The marketplace offers two-pronged advantages: helps consumers to order food from any of their favourite restaurants at their own convenience (plethora of options to choose from and time-saving), and helps restaurants to connect with their customers online (where they are most of the time, which explains why you are recording limited footfalls in your brick and mortar restaurants). So, it offers a win-win situation for both the restaurants and the consumers.

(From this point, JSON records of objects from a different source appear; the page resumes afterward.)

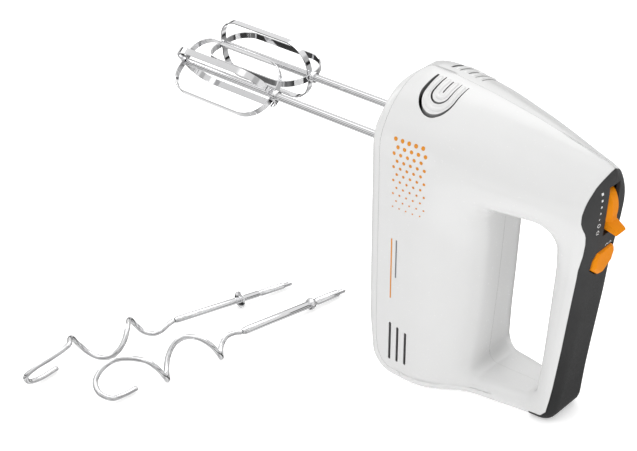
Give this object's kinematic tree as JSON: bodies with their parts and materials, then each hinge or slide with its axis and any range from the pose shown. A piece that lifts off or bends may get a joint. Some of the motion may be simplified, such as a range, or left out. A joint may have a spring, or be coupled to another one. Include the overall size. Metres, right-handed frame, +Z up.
{
  "type": "hand mixer",
  "caption": "Corded electric hand mixer standing on its heel, loop handle with slide lever and boost button, two wire-band beaters and a pair of spiral dough hooks.",
  "frame": {"origin": "centre line of the mixer on the flat face of its heel, which stands on the table", "axes": "-X towards the beaters, +X the back of the handle, +Z up towards the nose, -Y the left housing half"},
  "size_m": [0.3067, 0.23, 0.189],
  "materials": {
    "white": "glossy",
    "charcoal": "satin",
    "orange": "satin",
    "chrome": "polished",
    "steel": "satin",
    "copper": "enamelled wire",
    "brass": "satin",
    "nylon": "satin",
    "black": "matt",
    "iron": "laminated",
    "board": "satin",
    "carbon": "matt",
    "bronze": "sintered"
  },
  "bodies": {
    "housing": {"left_housing_shell": "white", "right_housing_shell": "white", "housing_screw_1": "steel", "housing_screw_2": "steel", "housing_screw_3": "steel", "housing_screw_4": "steel", "beater_side_cover": "white", "handle_grip_cover": "charcoal", "pivot_pin": "steel", "lever_bracket": "black", "crank_stud": "steel", "gearbox_frame": "iron", "upper_motor_bearing": "bronze", "left_front_bush": "bronze", "left_rear_bush": "bronze", "right_front_bush": "bronze", "right_rear_bush": "bronze", "field_stator": "iron", "field_coil_left": "copper", "field_coil_right": "copper", "brush_bracket": "black", "carbon_brush_left": "carbon", "brush_holder_left": "brass", "carbon_brush_right": "carbon", "brush_holder_right": "brass", "heel_bearing_plate": "black", "lower_motor_bearing": "bronze", "speed_switch_board": "board", "turbo_switch": "black", "cord_gland": "black"},
    "armature": {"armature_shaft": "steel", "worm": "brass", "armature_core": "iron", "armature_winding_upper": "copper", "armature_winding_lower": "copper", "commutator": "copper", "cooling_fan": "black"},
    "left_spindle_body": {"left_worm_wheel": "nylon", "left_spindle": "steel"},
    "right_spindle_body": {"right_worm_wheel": "nylon", "right_spindle": "steel"},
    "left_beater": {"left_beater_loop_a": "chrome", "left_beater_loop_b": "chrome", "left_beater_shaft": "chrome", "left_beater_hub": "chrome"},
    "right_beater": {"right_beater_loop_a": "chrome", "right_beater_loop_b": "chrome", "right_beater_shaft": "chrome", "right_beater_hub": "chrome"},
    "ejector_plate_body": {"ejector_plate": "nylon"},
    "eject_rocker_body": {"eject_rocker": "steel"},
    "eject_crank_body": {"eject_crank": "nylon"},
    "speed_lever_body": {"speed_lever": "orange"},
    "turbo_button_body": {"turbo_button": "orange"},
    "hook_a": {"hook_a_shaft": "chrome", "hook_a_wire": "chrome", "hook_a_collar": "chrome"},
    "hook_b": {"hook_b_shaft": "chrome", "hook_b_wire": "chrome", "hook_b_lug": "chrome"}
  },
  "joints": [
    {"name": "armature_spin", "type": "hinge", "parent": "housing", "child": "armature", "pos_m": [-0.041, 0, 0.08], "axis": [0, 0, 1], "continuous": true},
    {"name": "left_spindle_spin", "type": "hinge", "parent": "housing", "child": "left_spindle_body", "pos_m": [-0.04, -0.0172, 0.1435], "axis": [1, 0, 0], "continuous": true},
    {"name": "right_spindle_spin", "type": "hinge", "parent": "housing", "child": "right_spindle_body", "pos_m": [-0.04, 0.0172, 0.1435], "axis": [1, 0, 0], "continuous": true},
    {"name": "ejector_plate_slide", "type": "slide", "parent": "housing", "child": "ejector_plate_body", "axis": [-1, 0, 0], "range_m": [0, 0.0065], "stiffness_N_per_m": 500, "springref_m": -0.003},
    {"name": "left_beater_eject", "type": "slide", "parent": "left_spindle_body", "child": "left_beater", "axis": [-1, 0, 0], "range_m": [0, 0.0065]},
    {"name": "right_beater_eject", "type": "slide", "parent": "right_spindle_body", "child": "right_beater", "axis": [-1, 0, 0], "range_m": [0, 0.0065]},
    {"name": "eject_rocker_turn", "type": "hinge", "parent": "housing", "child": "eject_rocker_body", "pos_m": [0.045, 0, 0.143], "axis": [0, -1, 0], "range_deg": [-8.01, 0]},
    {"name": "eject_crank_turn", "type": "hinge", "parent": "housing", "child": "eject_crank_body", "pos_m": [0.012, 0, 0.143], "axis": [0, -1, 0], "range_deg": [0, 32.01]},
    {"name": "speed_lever_turn", "type": "hinge", "parent": "eject_rocker_body", "child": "speed_lever_body", "pos_m": [0.045, 0, 0.143], "axis": [0, -1, 0], "range_deg": [0, 35]},
    {"name": "turbo_button_press", "type": "slide", "parent": "housing", "child": "turbo_button_body", "axis": [-1, 0, 0], "range_m": [0, 0.002], "stiffness_N_per_m": 400, "springref_m": -0.002},
    {"name": "hook_a_lift", "type": "slide", "parent": "housing", "child": "hook_a", "axis": [0, -0.766, 0.6428], "range_m": [0, 0.2]},
    {"name": "hook_b_lift", "type": "slide", "parent": "housing", "child": "hook_b", "axis": [0, -0.766, 0.6428], "range_m": [0, 0.2]}
  ],
  "couplings": [
    {"joint": "left_spindle_spin", "follows": "armature_spin", "ratio": 0.045455},
    {"joint": "right_spindle_spin", "follows": "armature_spin", "ratio": -0.045455},
    {"joint": "left_beater_eject", "follows": "ejector_plate_slide", "ratio": 1},
    {"joint": "right_beater_eject", "follows": "ejector_plate_slide", "ratio": 1},
    {"joint": "eject_rocker_turn", "follows": "ejector_plate_slide", "rad_per_m": -21.482},
    {"joint": "eject_crank_turn", "follows": "ejector_plate_slide", "rad_per_m": 85.928}
  ]
}
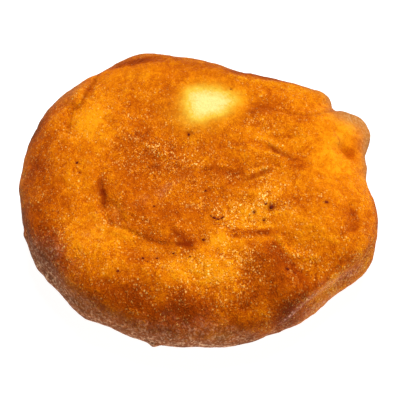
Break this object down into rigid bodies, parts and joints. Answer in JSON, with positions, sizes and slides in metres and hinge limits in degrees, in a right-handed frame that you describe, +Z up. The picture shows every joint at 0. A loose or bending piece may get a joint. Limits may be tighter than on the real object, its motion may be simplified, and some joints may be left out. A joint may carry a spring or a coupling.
{
  "type": "fried meat pie",
  "caption": "Whole round fried meat pie: puffed golden-brown dough with a sunken hub, a pale spot, folds and a pinched ear of dough.",
  "frame": {"origin": "middle of the pie's box, at the level of its flat underside", "axes": "+X right, along the pie's longest side; +Y back, away from the viewer; +Z up, through the pie's thickness"},
  "size_m": [0.1173, 0.1164, 0.0271],
  "materials": {
    "crust": "fried dough, golden to dark brown, oily"
  },
  "bodies": {
    "root": {"pie": "crust"}
  },
  "joints": []
}
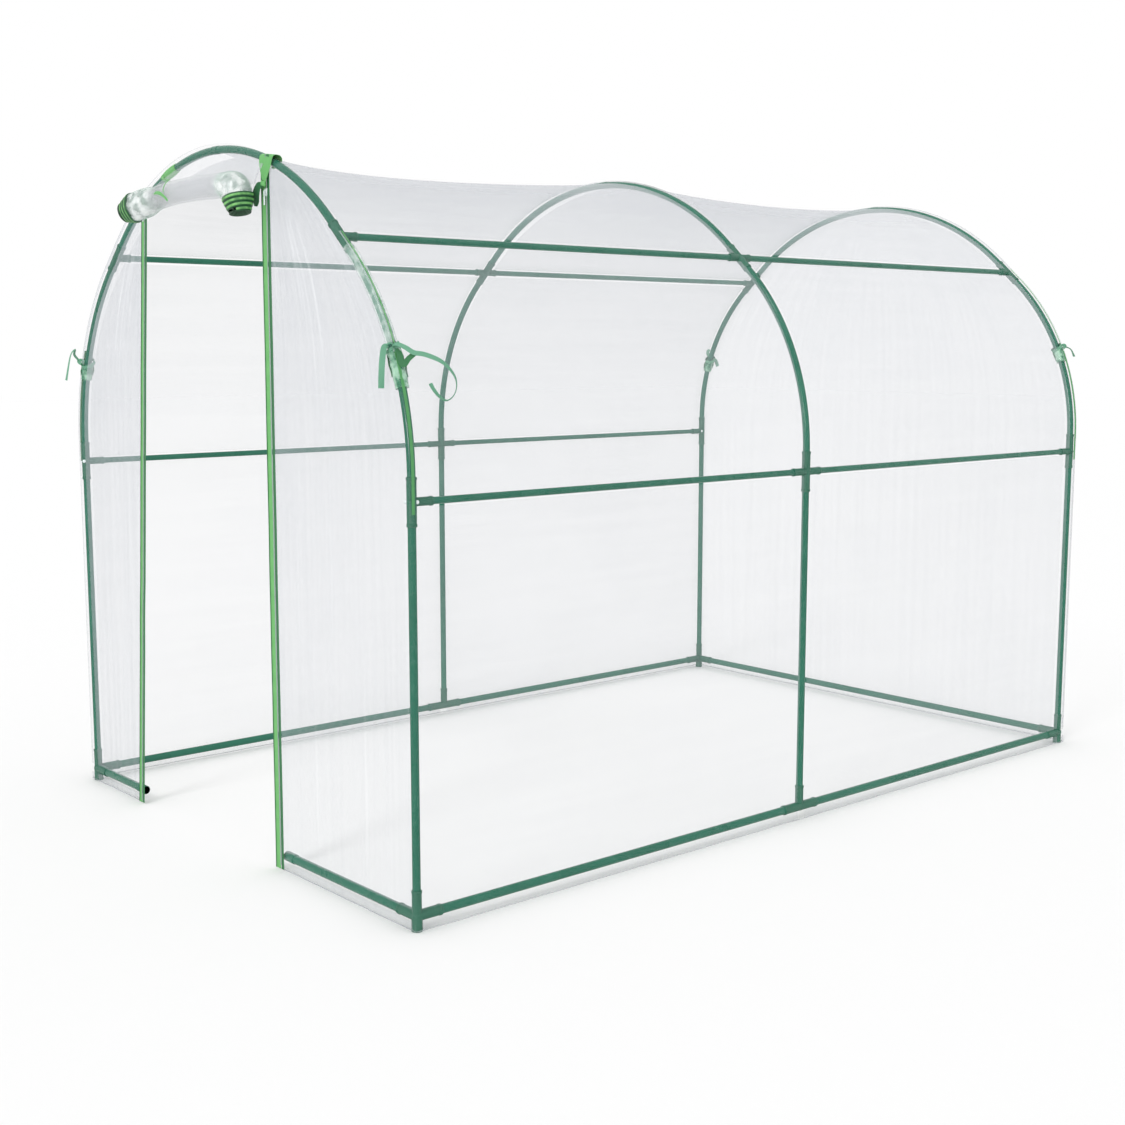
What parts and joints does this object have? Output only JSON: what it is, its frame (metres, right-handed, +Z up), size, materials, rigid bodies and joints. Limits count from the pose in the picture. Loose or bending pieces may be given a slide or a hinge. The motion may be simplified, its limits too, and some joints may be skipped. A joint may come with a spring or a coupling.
{
  "type": "walk-in film greenhouse",
  "caption": "Walk-in tunnel greenhouse: push-fit tube arches and rails, a fitted clear film cover, and a front door panel rolled up under the arch between two zips.",
  "frame": {"origin": "on the ground under the middle of the bounding box", "axes": "+Z up; +Y from the door end to the back end, along the tunnel; +X across it, to the right of somebody who looks in through the door"},
  "size_m": [1.9124, 3.1126, 2.0452],
  "materials": {
    "tube": "satin powder coat",
    "connector": "moulded satin",
    "film": "clear film, soft sheen",
    "strap": "woven webbing",
    "zip": "polished"
  },
  "bodies": {
    "frame_and_cover": {"base_corner_back_left": "connector", "base_corner_back_right": "connector", "base_corner_front_left": "connector", "base_corner_front_right": "connector", "base_rail_back": "tube", "base_rail_back_left": "tube", "base_rail_back_right": "tube", "base_rail_front_left": "tube", "base_rail_front_right": "tube", "base_stub_left": "tube", "base_stub_right": "tube", "base_tee_left": "connector", "base_tee_right": "connector", "cover_back": "film", "cover_front_left": "film", "cover_front_right": "film", "cover_hood": "film", "crown_tube_back": "tube", "crown_tube_front": "tube", "crown_tube_middle": "tube", "door_strap_left": "strap", "door_strap_right": "strap", "leg_back_left": "tube", "leg_back_right": "tube", "leg_front_left": "tube", "leg_front_right": "tube", "leg_middle_left": "tube", "leg_middle_right": "tube", "purlin_back_left": "tube", "purlin_back_right": "tube", "purlin_front_left": "tube", "purlin_front_right": "tube", "purlin_joint_back_left": "connector", "purlin_joint_back_right": "connector", "purlin_joint_front_left": "connector", "purlin_joint_front_right": "connector", "purlin_joint_middle_left": "connector", "purlin_joint_middle_right": "connector", "shoulder_tube_back_left": "tube", "shoulder_tube_back_right": "tube", "shoulder_tube_front_left": "tube", "shoulder_tube_front_right": "tube", "shoulder_tube_middle_left": "tube", "shoulder_tube_middle_right": "tube", "waist_joint_back_left": "connector", "waist_joint_back_right": "connector", "waist_joint_front_left": "connector", "waist_joint_front_right": "connector", "waist_joint_middle_left": "connector", "waist_joint_middle_right": "connector", "waist_rail_back_left": "tube", "waist_rail_back_right": "tube", "waist_rail_front_left": "tube", "waist_rail_front_right": "tube"},
    "door_carrier": {"door_film": "film"},
    "door_roll": {"door_roll": "film"},
    "zip_slider_left": {"zip_slider_left": "zip"},
    "zip_slider_right": {"zip_slider_right": "zip"},
    "zip_tab_left": {"zip_tab_left": "zip"},
    "zip_tab_right": {"zip_tab_right": "zip"}
  },
  "joints": [
    {"name": "door_drop", "type": "slide", "parent": "frame_and_cover", "child": "door_carrier", "axis": [-0.0471, 0, -0.9989], "range_m": [0, 1.75], "deforming": ["door_film", "door_strap_left", "door_strap_right"]},
    {"name": "door_unroll", "type": "hinge", "parent": "door_carrier", "child": "door_roll", "pos_m": [-0.0235, -1.50485, 1.905], "axis": [1, 0, 0], "range_deg": [-1, 1801]},
    {"name": "zip_left_run", "type": "slide", "parent": "frame_and_cover", "child": "zip_slider_left", "axis": [-0.0877, 0, -0.9961], "range_m": [0, 1.8]},
    {"name": "zip_right_run", "type": "slide", "parent": "frame_and_cover", "child": "zip_slider_right", "axis": [-0.0062, 0, -1], "range_m": [0, 1.8]},
    {"name": "tab_left_swing", "type": "hinge", "parent": "zip_slider_left", "child": "zip_tab_left", "pos_m": [-0.40852, -1.44395, 1.89], "axis": [-1, 0, 0], "range_deg": [-6, 150]},
    {"name": "tab_right_swing", "type": "hinge", "parent": "zip_slider_right", "child": "zip_tab_right", "pos_m": [0.31175, -1.44395, 1.89], "axis": [-1, 0, 0], "range_deg": [-6, 150]}
  ],
  "couplings": [
    {"joint": "door_unroll", "follows": "door_drop", "rad_per_m": 17.952}
  ]
}
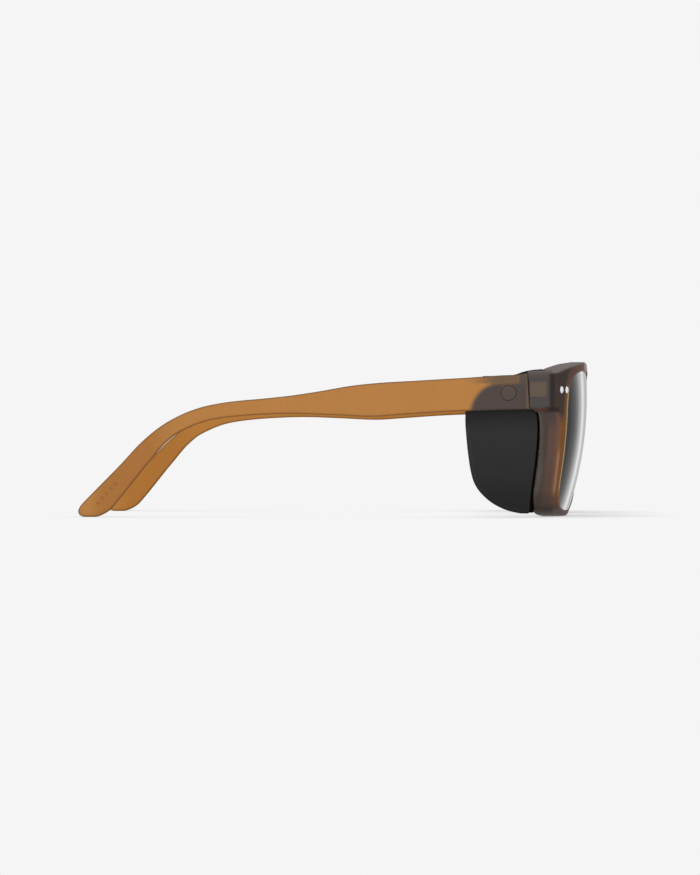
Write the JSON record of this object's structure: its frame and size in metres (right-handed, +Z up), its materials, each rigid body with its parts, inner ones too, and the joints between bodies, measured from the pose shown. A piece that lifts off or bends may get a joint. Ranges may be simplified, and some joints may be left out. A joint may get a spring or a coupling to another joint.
{
  "type": "glacier glasses",
  "caption": "Wrapped sunglasses with dark lenses, folding temples on barrel hinges and soft side shields held on press studs.",
  "frame": {"origin": "middle of the footprint of the open glasses, on the ground they stand on", "axes": "+Z up, -Y the way the lenses face, -X the wearer's right"},
  "size_m": [0.1468, 0.1491, 0.0456],
  "materials": {
    "frame": "frosted, slightly translucent",
    "temple": "frosted translucent amber",
    "lens": "dark grey tint, polished",
    "shield": "matte, soft",
    "hinge": "satin",
    "screw": "satin",
    "stud": "matte, tinted to match the temple",
    "socket": "satin",
    "pad": "matte, soft",
    "pin": "bright satin"
  },
  "bodies": {
    "front": {"front_frame": "frame", "lens_right": "lens", "lens_left": "lens", "front_leaf_right": "hinge", "front_leaf_left": "hinge", "hinge_screw_right": "screw", "hinge_screw_left": "screw", "nose_pad_right": "pad", "nose_pad_left": "pad", "corner_pins_right": "pin", "corner_pins_left": "pin"},
    "arm_right": {"temple_right": "temple", "temple_leaf_right": "hinge", "shield_stud_right": "stud"},
    "arm_left": {"temple_left": "temple", "temple_leaf_left": "hinge", "shield_stud_left": "stud"},
    "guard_right": {"shield_right": "shield", "stud_socket_right": "socket"},
    "guard_left": {"shield_left": "shield", "stud_socket_left": "socket"}
  },
  "joints": [
    {"name": "temple_fold_right", "type": "hinge", "parent": "front", "child": "arm_right", "pos_m": [-0.0685, -0.05565, 0.037], "axis": [0, 0, -1], "range_deg": [0, 82]},
    {"name": "temple_fold_left", "type": "hinge", "parent": "front", "child": "arm_left", "pos_m": [0.0685, -0.05565, 0.037], "axis": [0, 0, 1], "range_deg": [0, 70]},
    {"name": "shield_unsnap_right", "type": "slide", "parent": "arm_right", "child": "guard_right", "axis": [1, 0, 0], "range_m": [0, 0.001]},
    {"name": "shield_unsnap_left", "type": "slide", "parent": "arm_left", "child": "guard_left", "axis": [-1, 0, 0], "range_m": [0, 0.001]}
  ]
}
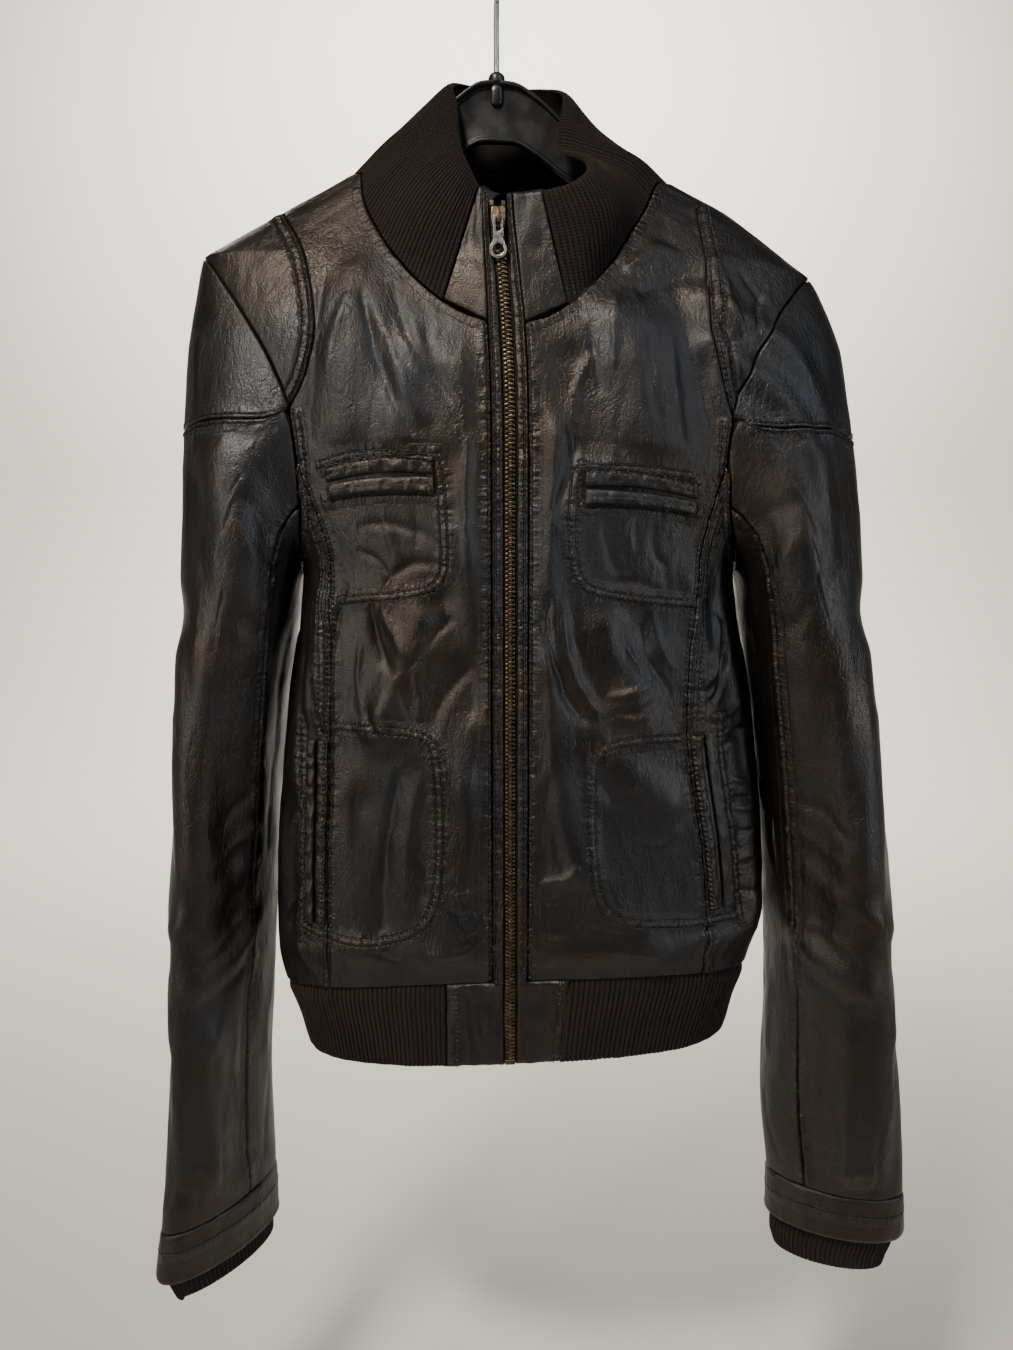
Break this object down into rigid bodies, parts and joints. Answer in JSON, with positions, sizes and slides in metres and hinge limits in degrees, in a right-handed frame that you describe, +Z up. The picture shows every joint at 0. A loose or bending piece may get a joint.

In conclusion, I am tempted to pose a challenge to the management of Tantalizers: sign up all your restaurants in the 3 key cities between now and December. Let’s begin to measure the impact and track progress in terms of sales 12 months afterwards. There’s something worthy of note: Jumia continues to make a huge online investment to attract all the customers you need to scale, all the customers that are looking to find your restaurants online. Although, there’s also an option of creating your own online platform where you can take orders from customers. But, with the current reality of dwindling credit opportunities and limited working capital, and the heavy investment you will need to commit to driving traffic to your online platform, would you rather go ahead with such investment at this critical time when investors are agitating for dividends? The clock is ticking. The consumers are waiting for their favourite restaurant to be the new addition to a marketplace that is helping them save money and time.